ONC RPC is... an RPC protocol.  Requests have a 32-bit (small) XID that
responses repeat.  The XID allows responses to be sent out of order, and
resembles what HTTP/2 calls channels (or whatever).

Each RPC request or response message has a header which carries said XID
and other metadata, including a field for security that RPCSEC_GSS uses
to a) identify a "security context" (explained earlier) and b) include a
MIC of metadata.  A "MIC" is a lot like a MAC, with some additional
metadata.

Each RPC request or response message also contains a payload.  The
payload is either MIC'ed (to provide only integrity protection) or
"wrapped" (to also provide integrity protection.

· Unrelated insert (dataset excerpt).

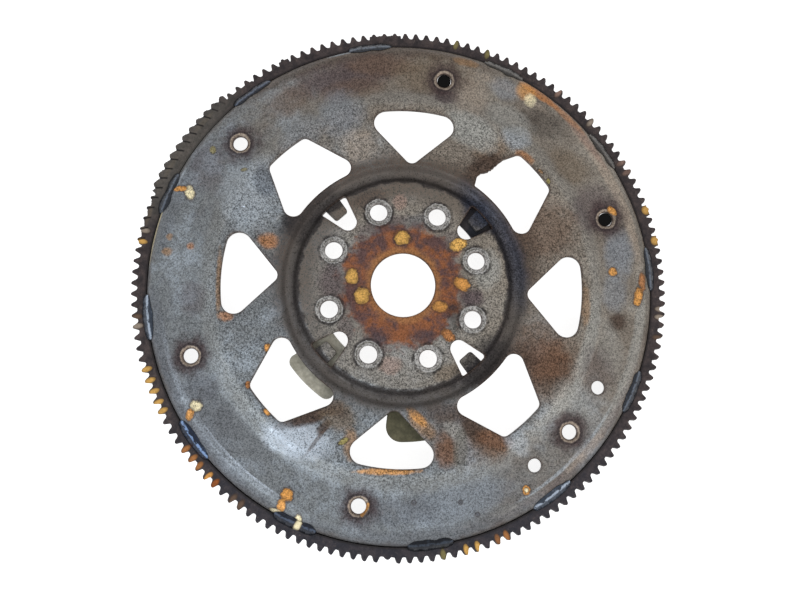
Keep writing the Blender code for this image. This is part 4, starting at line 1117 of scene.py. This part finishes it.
def make_lamp(name, place, size, power, tint):
    """A soft square lamp aimed at the plate."""
    data = bpy.data.lights.new(name, "AREA")
    data.color = tint
    data.size = size
    data.energy = power
    lamp = new_object(name, data)
    lamp.location = place
    lamp.rotation_mode = "QUATERNION"
    lamp.rotation_quaternion = (-Vector(place)).to_track_quat("-Z", "Y")


def seen_or_not(tree, seen, otherwise):
    """One number for what the camera and reflections see, and another for the light that falls on things."""
    path = new_node(tree, "ShaderNodeLightPath", {}).outputs
    rays = {0: path["Is Camera Ray"], 1: path["Is Glossy Ray"]}
    either = new_node(tree, "ShaderNodeMath", rays, operation="MAXIMUM").outputs[0]
    return new_node(tree, "ShaderNodeMapRange", {"Value": either, "To Min": otherwise, "To Max": seen}).outputs[0]


def make_world():
    """A white background that gives soft light."""
    world = bpy.data.worlds.new("studio")
    bpy.context.scene.world = world
    world.use_nodes = True
    strength = seen_or_not(world.node_tree, BACKGROUND_SEEN, BACKGROUND_LIGHT)
    fill(world.node_tree.nodes["Background"], {"Color": WHITE, "Strength": strength})


def make_floor():
    """A pale floor that keeps the shadow."""
    material = bpy.data.materials.new("pale_floor")
    material.use_nodes = True
    tree = material.node_tree
    low, high = FLOOR_TINTS
    grain = new_node(tree, "ShaderNodeTexNoise", {"Scale": 60.0}).outputs[0]
    tint = new_node(tree, "ShaderNodeMix", {0: grain, 6: low, 7: high}, data_type="RGBA").outputs[2]
    fill(tree.nodes["Principled BSDF"], {
        "Base Color": tint, "Roughness": 0.9, "Specular IOR Level": 0.0,
        "Emission Color": WHITE, "Emission Strength": seen_or_not(tree, FLOOR_SEEN, 0.0),
    })
    mesh = bpy.data.meshes.new("floor")
    sides = ((-1, -1), (1, -1), (1, 1), (-1, 1))
    mesh.from_pydata([(FLOOR_REACH * x, FLOOR_REACH * y, FLOOR_Z) for x, y in sides], [], [(0, 1, 2, 3)])
    mesh.materials.append(material)
    floor = new_object("floor", mesh)


def corners(bounds):
    """A box as plain numbers."""
    return [list(corner) for corner in bounds]


def main():
    """Builds the scene round the frame."""
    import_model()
    bpy.context.scene.view_settings.view_transform = "Standard"
    make_camera()
    make_world()
    make_floor()
    for lamp in LAMPS:
        make_lamp(*lamp)
    make_plate([plate_material(region) for region in ("hub", *QUADRANTS)])
    make_ring(gear_material())
    welds = {tint: weld_material(tint) for tint in WELD_TINTS}
    for number, (degrees, tint) in enumerate(BEADS, start=1):
        make_bead(number, degrees, welds[tint])
    for name in PADS:
        make_pad(name)
    grease = grease_material()
    for number, name in PLUGS:
        make_plug(number, name, grease)


main()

"MIC" and "wrap" are GSS [RFC2743] terminology.  GSS is an API and a
small amount of protocol for authenticating peers to each other.

GSS has an "initiator" (the client in the NFS case) and an "acceptor"
(the server in the NFS case).  At first the initiator and acceptor
engage in an exchange of "security context tokens" (messages) until
"security context" establishment succeeds or fail.

An established security context basically has session keys that can be
used to make/verify MICs (again, MAC-like messages), or wrap/unwrap
"wrap tokens".  Wrapping can provide either integrity protection, or
both integrity and confidentiality protection.

MIC and wrap tokens can carry things like timestamps or sequence numbers
in them that can be used to deal with out of sequence delivery and
detect replays.

All of the metadata in RPC headers goes in the clear unless the TCP
connection is further protected by IPsec or TLS or SSHv2 or whatever.
People have run NFSv4 over all of those, but there is no standard for
doing so over TLS or SSHv2 -- there is no "upgrade to TLS" feature in
NFSv4 (unless it's been added recently and I missed it).

The binding between header and payload is done, IIRC, by including the
payload MIC or wrap token in the input to the header MIC token input,
but I may be misremembering.  You can go check RFC2205 to double-check.

Wrap tokens nowadays can do "AEAD" style "encrypt some plaintext and
authenticate it and additional data", which would benefit RPCSEC_GSS.
But even so, the most efficient thing we can do is implement RFC5660 and
run NFSv4 with channel binding to IPsec.